One of the original motivations for developing the Passivhaus standard in the 1990s was to close the large gap between how buildings were designed to perform and how they perform once occupied. At the time, and unfortunately still today, many buildings already had insulation and good glazing but failed to perform as expected. Passivhaus offers an integrated approach encompassing the principles of detailed performance and comfort criteria, accurate modelling, and quality assurance. This means that Passivhaus buildings, unlike most UK new build, reliably perform as designed, avoiding the ‘performance gap’.

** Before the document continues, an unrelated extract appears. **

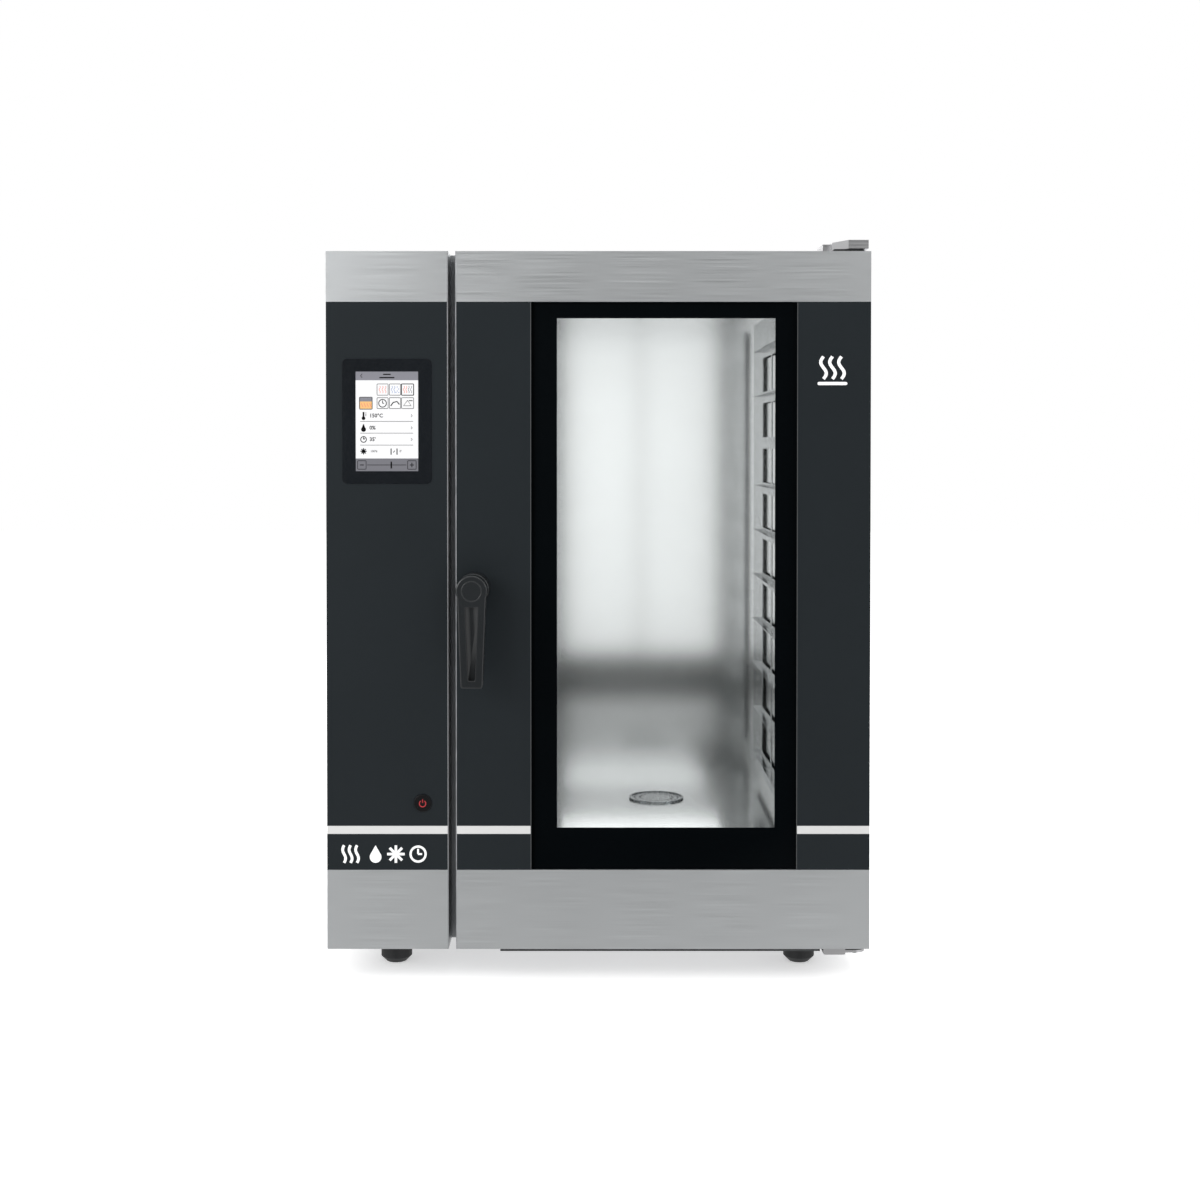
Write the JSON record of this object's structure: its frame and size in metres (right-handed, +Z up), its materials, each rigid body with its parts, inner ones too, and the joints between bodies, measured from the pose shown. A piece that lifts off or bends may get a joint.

The performance gap between design and in-use energy performance in the UK is well-documented and, conservatively, is found to result in a 60% increase in space heating demand in residential and often considerably more in non-residential buildings. Passivhaus buildings, by contrast, are reliably found to perform as designed on average. The clear targets, the stringent quality assurance process of Passivhaus certification, and the accuracy of modelling in PHPP are contributing factors towards these consistently successful outcomes.

De-risking funding

Delivering buildings without the performance gap is one of Passivhaus’ superpowers! This is the main driver for Scottish schools to adopt Passivhaus at scale, thanks to a funding mechanism developed by the Scottish Futures Trust’s Learning Estate Investment Programme (LEIP). Local authorities are required to pay upfront for the delivery of new schools, with the Scottish Government providing funding through the Scottish Futures Trust (SFT) on an outcomes-based funding approach over 25 years. Projects receiving funding need to meet a clear delivered energy target of 67-83kWh/m2/yr for core hour/facilities, and the outcome is monitored at set intervals. Where the energy target is not achieved in full, funding is reduced correspondingly. The SFT’s outcomes-based approach for new schools has seen councils embrace Passivhaus to help meet energy targets and de-risk funding. And so overnight, we have gone from zero Passivhaus schools in Scotland to nearly 35 completed, under design and in construction.   

Riverside Primary School

Riverside Primary School was part of Perth & Kinross Council’s capital programme of school upgrades and improvements through hub East Central Scotland. Architype was the Architect and Passivhaus designer on the project, working alongside Robertson Group as principal contractor.

Completed in 2023 and Passivhaus certified in 2024, the school offers a fantastic demonstration of why building schools to the Passivhaus standard makes so much sense.  The monitoring data from Riverside’s  first year demonstrates exceptional in-use performance results. With an energy assessment of just 45 kWh/sqm/annum, Riverside Primary School is significantly below the target figure of 67kWh/m2/annum required for LEIP funding. Second year data is showing an even lower  figure of 35 kWh/sqm/annum, thanks to the school optimising building controls.

Indoor air quality monitoring and internal temperature monitoring have also shown fantastic results for the school, also outperforming the performance data for typical schools. During a particularly hot weather period in September 2024 with an external peak temperature of almost 28C, Riverside’s average building temperature internally was 22C, demonstrating the resilience of Passivhaus design for overheating and future climate resilience.

Another benefit has been that of grid resilience. After year one of monitoring, the school was found to be utilising only 31% of its substation kVa capacity, and so the client can reduce the standing charges on the incoming energy for the school, saving thousands of pounds on standing charges alone. This is critical when electricity is still much more expensive than gas, at a ratio of 1:4.5 presently.   

Riverside Primary School goes way beyond minimum building requirements to provide quality assured comfort and performance over the building’s life, providing a beautiful and exciting school for the community, as well as being a catalyst for educational change across Scotland.

School operational energy graph

Scottish Passivhaus Equivalent

To achieve Passivhaus certification, Riverside Primary School needed to undergo a rigorous quality assurance compliance process to ensure the targets would be met. As Scotland gears up for its next Scottish Passivhaus Equivalent policy consultation, we would expect that policymakers ensure that the quality assurance aspects of the Passivhaus standard are not watered down. I have been attending a Scottish Building Standard working group on behalf of the Passivhaus Trust, and we have been encouraged to see cross-industry consensus emerging around the Scottish Passivhaus Equivalent policy.

The monitoring results from Riverside Primary School should help inspire and spur Scotland on to delivering a true Passivhaus equivalent!